A Big Sloppy Wet Kiss

That’s what Jeff Kluger gives to NASA and the Bush administration in this Time piece. The very first graf lays out the hero, and the villain:

Getting into a shouting match with the HR rep is not exactly the best way to land a job. But according to the Orlando Sentinel, that’s just what happened last week between NASA administrator Mike Griffin and Lori Garver, a member of Barack Obama’s transition team who will help decide if Griffin keeps his post once the President-elect takes office. If the contretemps did occur, it could help doom not only the NASA chief’s chances, but the space agency’s ambitious plans to get Americans back to the moon.

The fact that those last few words are a link almost make it seem like an emphasis. “Doom the space agency’s plans to get Americans back to the moon!” <sound=”dissonant organ chord, thunderclap, horses whinnying”></sound>

If you in fact follow the link, it’s to a piece that Kluger wrote about a month ago on those wonderful plans. The piece continues on, lauding the Bush administration’s foresight in coming up with a new plan, and putting the people into place to execute it. There is an implicit assumption that if Dr. Griffin is removed, and his inspiring architecture ended, that we will have to leave returning to the moon to another generation, because it’s the only way to do it.

It’s very clear that he has talked only to NASA officials who agree with the thesis, and to no one else. In fact, the only quotes he has are from Scott Horowitz and Chris Shank. With regard to Horowitz, he writes:

“At the time, the shuttle had flown 290 people, and out of those 14 were dead — nearly one in 20,” says Scott Horowitz, a four-time shuttle veteran who designed the Ares 1, one of the new boosters. “We needed something that was an order of magnitude safer.”

He doesn’t mention that Horowitz has left the agency to “spend more time with his family.” And he has a quote from Shank:

“We’ve been moving in the right direction since the Columbia accident [in 2003],” says Chris Shank, NASA’s chief of strategic communications. “The concern is that we’ll lose that.” Lately, that concern appears well-placed.

There is no argument about why it is “the right direction” — simply a statement as though it’s fact. And what would you expect Mike Griffin’s flack to say? That there are a lot of ways to get there, and they just happened to pick this one? That they now realized as they’ve gotten into it that it wasn’t as “safe, simple and soon” as ATK’s Horowitz sold it to be?
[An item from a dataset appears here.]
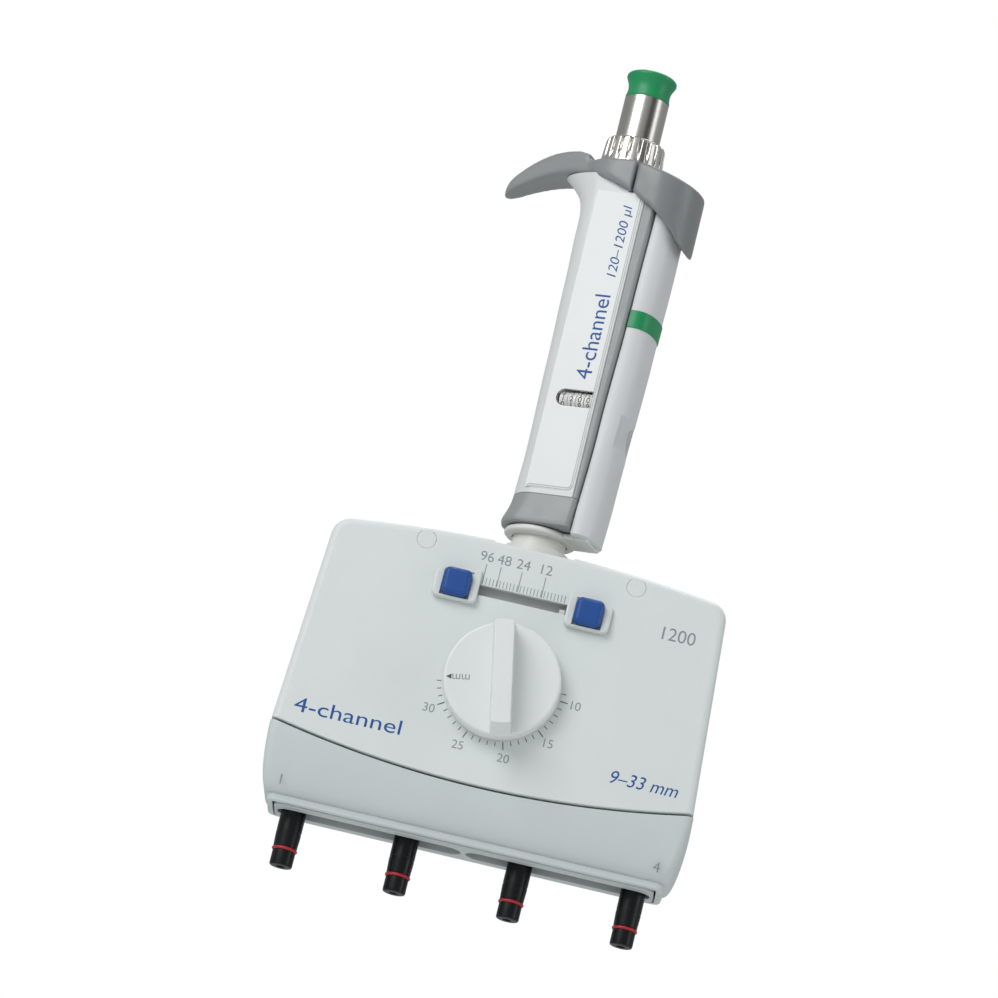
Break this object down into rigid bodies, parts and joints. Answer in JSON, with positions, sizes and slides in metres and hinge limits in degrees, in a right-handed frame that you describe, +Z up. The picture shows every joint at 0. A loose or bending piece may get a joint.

Most notably, is who he didn’t seem to have talked to — he didn’t bother to get the side of anyone on the transition team. Here’s what he has to say about Lori Garver:

The Obama team picked Garver to run the NASA transition, in part because of her deep pedigree and long history at the space agency, which saw her climb to the rank of associate administrator. But Garver started as a PAO — NASA-speak for a public affairs officer — and never got involved in the nuts and bolts of building rockets. She is best known by most people as the person who in 2002 competed with boy-band singer Lance Bass for the chance to fly to the International Space Station aboard a Russian rocket. Neither of them ever left the ground.

Garver’s lack of engineering cred is especially surprising in light of the eggheads with whom Obama has been surrounding himself — most recently, Nobel prize winning physicist Steven Chu, who has reportedly been tapped to be Secretary of Energy. Garver is also not thought to be much of a fan of Griffin — who is an engineer — nor to be sold on the plans for the new moon program. What she and others are said to be considering is to scrap the plans for the Ares 1 — which is designed exclusively to carry humans — and replace it with Atlas V and Delta IV boosters, which are currently used to launch satellites but could be redesigned, or “requalified,” for humans. Griffin hates that idea, and firmly believes the Atlas and Delta are unsafe for people. One well-placed NASA source who asked not to be named reports that as much as Griffin wants to keep his job, he’ll walk away from it if he’s made to put his astronauts on top of those rockets.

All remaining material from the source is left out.